Report the total number of lines that include the string "part", without any other text.

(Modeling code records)

>> start

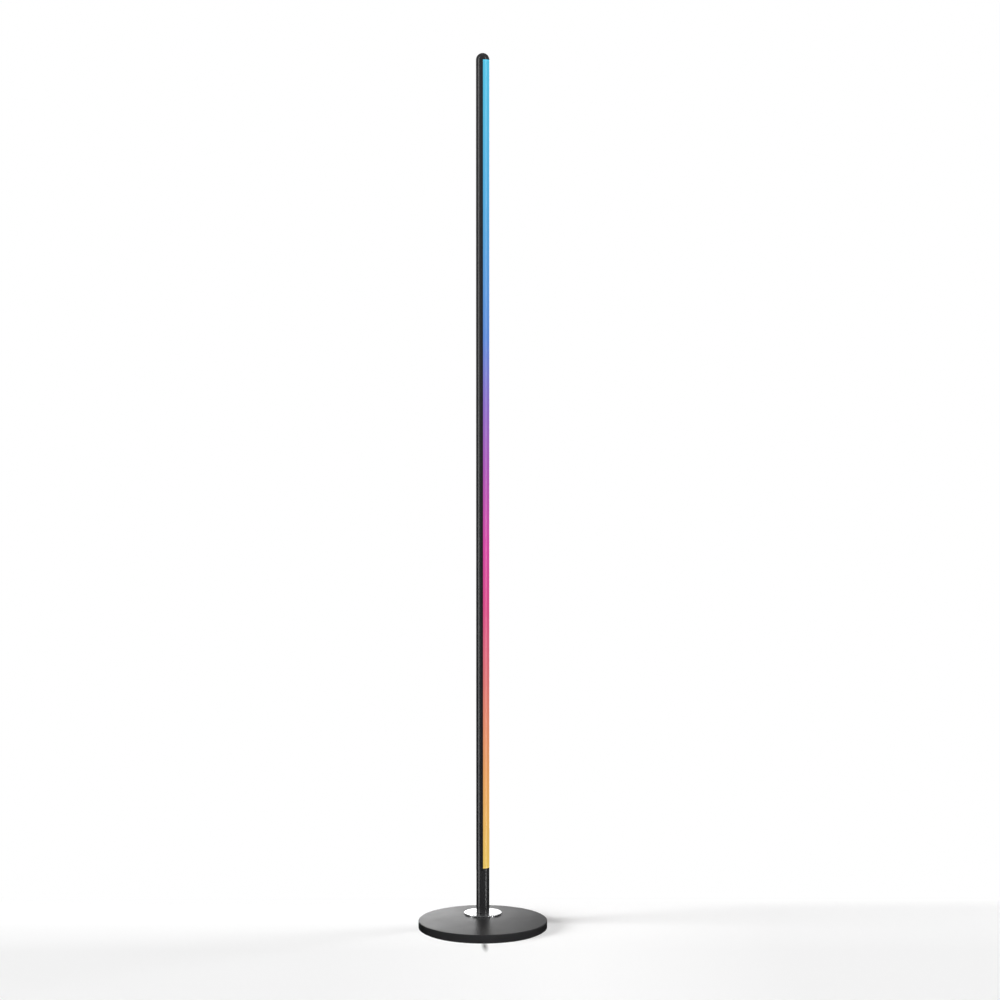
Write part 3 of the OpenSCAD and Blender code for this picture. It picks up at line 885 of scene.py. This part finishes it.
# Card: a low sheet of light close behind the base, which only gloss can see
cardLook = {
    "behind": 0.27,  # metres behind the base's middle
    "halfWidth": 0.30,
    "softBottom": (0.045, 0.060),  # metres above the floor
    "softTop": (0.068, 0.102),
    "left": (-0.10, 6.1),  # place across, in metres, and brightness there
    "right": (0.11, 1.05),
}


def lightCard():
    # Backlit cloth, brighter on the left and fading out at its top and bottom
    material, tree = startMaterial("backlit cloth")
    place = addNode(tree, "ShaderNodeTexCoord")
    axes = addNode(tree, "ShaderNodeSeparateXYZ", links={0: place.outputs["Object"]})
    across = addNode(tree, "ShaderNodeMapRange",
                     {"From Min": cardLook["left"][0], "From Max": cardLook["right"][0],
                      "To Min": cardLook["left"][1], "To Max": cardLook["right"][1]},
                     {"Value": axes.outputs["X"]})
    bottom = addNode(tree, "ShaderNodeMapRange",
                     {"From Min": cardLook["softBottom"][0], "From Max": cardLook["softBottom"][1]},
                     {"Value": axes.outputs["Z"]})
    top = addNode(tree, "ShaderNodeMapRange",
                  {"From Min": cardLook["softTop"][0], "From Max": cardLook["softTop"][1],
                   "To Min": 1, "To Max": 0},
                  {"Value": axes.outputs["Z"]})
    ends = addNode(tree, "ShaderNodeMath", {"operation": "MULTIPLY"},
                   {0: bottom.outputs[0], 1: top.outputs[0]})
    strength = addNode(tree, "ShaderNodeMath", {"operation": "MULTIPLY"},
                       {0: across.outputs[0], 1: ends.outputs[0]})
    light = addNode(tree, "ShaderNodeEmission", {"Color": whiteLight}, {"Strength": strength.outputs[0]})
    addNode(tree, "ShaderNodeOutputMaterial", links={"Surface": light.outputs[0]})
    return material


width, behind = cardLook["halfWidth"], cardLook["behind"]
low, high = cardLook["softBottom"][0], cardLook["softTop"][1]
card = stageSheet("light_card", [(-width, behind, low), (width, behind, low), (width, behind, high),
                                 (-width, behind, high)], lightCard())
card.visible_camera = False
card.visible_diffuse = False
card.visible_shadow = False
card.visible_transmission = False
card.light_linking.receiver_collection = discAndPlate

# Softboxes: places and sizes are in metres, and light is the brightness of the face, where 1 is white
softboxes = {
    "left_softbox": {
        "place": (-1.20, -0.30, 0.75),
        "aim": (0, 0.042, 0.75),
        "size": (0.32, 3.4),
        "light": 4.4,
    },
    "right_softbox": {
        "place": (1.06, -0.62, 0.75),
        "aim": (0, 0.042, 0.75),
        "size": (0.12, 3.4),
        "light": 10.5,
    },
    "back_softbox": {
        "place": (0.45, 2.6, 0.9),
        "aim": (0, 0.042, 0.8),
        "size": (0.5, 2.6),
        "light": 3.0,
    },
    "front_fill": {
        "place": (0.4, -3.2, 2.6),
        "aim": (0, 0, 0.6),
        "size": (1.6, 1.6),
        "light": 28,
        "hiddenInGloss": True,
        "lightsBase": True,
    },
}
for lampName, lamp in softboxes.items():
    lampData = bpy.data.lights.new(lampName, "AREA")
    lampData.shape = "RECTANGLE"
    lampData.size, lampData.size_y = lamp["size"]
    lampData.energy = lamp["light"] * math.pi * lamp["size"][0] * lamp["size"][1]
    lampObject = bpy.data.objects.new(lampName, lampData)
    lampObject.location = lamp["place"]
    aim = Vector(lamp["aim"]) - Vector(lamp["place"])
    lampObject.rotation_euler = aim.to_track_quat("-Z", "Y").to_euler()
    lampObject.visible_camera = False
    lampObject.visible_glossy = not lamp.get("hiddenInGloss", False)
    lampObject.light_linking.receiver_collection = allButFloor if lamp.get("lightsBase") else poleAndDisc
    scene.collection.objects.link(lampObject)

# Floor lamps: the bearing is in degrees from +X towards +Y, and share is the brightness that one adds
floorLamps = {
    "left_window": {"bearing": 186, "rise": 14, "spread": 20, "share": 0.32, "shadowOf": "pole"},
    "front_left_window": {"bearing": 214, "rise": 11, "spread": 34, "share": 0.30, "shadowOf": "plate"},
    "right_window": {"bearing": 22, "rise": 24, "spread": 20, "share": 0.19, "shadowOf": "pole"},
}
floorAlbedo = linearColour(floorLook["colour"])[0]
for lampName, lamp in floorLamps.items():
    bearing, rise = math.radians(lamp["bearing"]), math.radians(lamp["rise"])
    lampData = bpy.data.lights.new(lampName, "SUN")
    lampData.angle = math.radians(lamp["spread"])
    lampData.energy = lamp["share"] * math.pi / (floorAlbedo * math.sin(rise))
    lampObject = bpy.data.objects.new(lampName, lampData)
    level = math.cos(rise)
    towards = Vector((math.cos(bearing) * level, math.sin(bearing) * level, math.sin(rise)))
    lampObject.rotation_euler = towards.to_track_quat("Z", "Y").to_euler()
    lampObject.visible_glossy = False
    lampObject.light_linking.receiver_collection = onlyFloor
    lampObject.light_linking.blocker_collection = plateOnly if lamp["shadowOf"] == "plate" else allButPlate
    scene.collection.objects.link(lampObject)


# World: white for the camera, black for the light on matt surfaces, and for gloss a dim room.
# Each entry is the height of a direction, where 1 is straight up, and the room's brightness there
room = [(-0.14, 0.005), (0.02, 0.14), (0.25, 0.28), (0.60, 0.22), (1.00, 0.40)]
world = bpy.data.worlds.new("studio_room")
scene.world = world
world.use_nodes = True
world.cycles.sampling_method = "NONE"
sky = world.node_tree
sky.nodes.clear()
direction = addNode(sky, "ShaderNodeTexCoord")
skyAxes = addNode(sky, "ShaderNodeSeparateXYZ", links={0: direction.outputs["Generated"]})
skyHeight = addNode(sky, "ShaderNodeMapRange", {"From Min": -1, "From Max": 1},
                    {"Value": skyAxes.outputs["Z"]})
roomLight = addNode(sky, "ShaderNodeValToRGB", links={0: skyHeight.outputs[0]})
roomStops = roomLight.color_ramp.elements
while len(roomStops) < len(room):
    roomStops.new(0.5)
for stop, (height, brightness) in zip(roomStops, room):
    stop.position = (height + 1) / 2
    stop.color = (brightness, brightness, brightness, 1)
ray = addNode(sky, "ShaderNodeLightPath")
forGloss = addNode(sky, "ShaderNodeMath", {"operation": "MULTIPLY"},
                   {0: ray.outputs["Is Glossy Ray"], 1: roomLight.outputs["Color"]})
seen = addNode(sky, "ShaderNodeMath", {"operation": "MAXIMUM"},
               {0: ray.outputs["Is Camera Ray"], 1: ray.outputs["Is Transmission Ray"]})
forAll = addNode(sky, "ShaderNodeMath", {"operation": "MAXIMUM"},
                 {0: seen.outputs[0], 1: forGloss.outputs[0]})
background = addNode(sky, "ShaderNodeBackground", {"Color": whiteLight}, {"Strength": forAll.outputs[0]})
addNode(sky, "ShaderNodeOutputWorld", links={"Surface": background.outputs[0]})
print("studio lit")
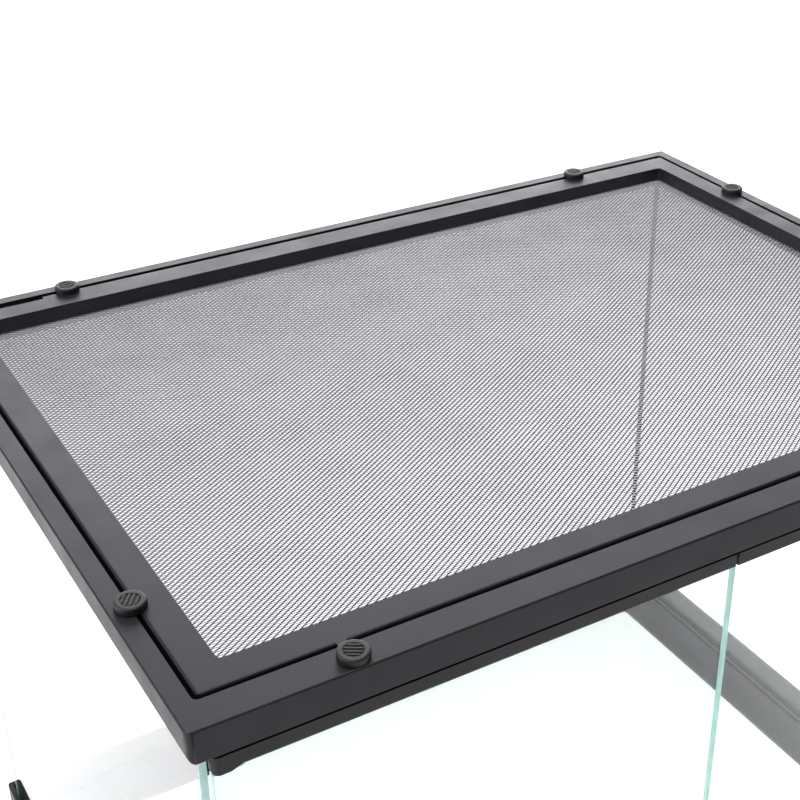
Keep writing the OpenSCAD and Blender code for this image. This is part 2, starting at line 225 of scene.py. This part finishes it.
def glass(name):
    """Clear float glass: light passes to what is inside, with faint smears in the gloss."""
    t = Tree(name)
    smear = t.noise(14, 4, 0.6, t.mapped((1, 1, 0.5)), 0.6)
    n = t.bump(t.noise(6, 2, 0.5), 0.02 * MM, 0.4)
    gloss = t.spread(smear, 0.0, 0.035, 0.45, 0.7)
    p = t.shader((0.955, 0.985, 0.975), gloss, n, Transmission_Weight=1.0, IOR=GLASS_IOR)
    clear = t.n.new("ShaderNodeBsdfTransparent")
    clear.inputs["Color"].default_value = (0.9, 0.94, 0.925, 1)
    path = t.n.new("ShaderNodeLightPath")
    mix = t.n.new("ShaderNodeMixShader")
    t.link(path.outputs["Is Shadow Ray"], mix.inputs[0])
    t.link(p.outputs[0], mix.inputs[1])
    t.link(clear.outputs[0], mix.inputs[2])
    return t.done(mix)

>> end

▸ RESPONSE FOR THIS EXERCISE
2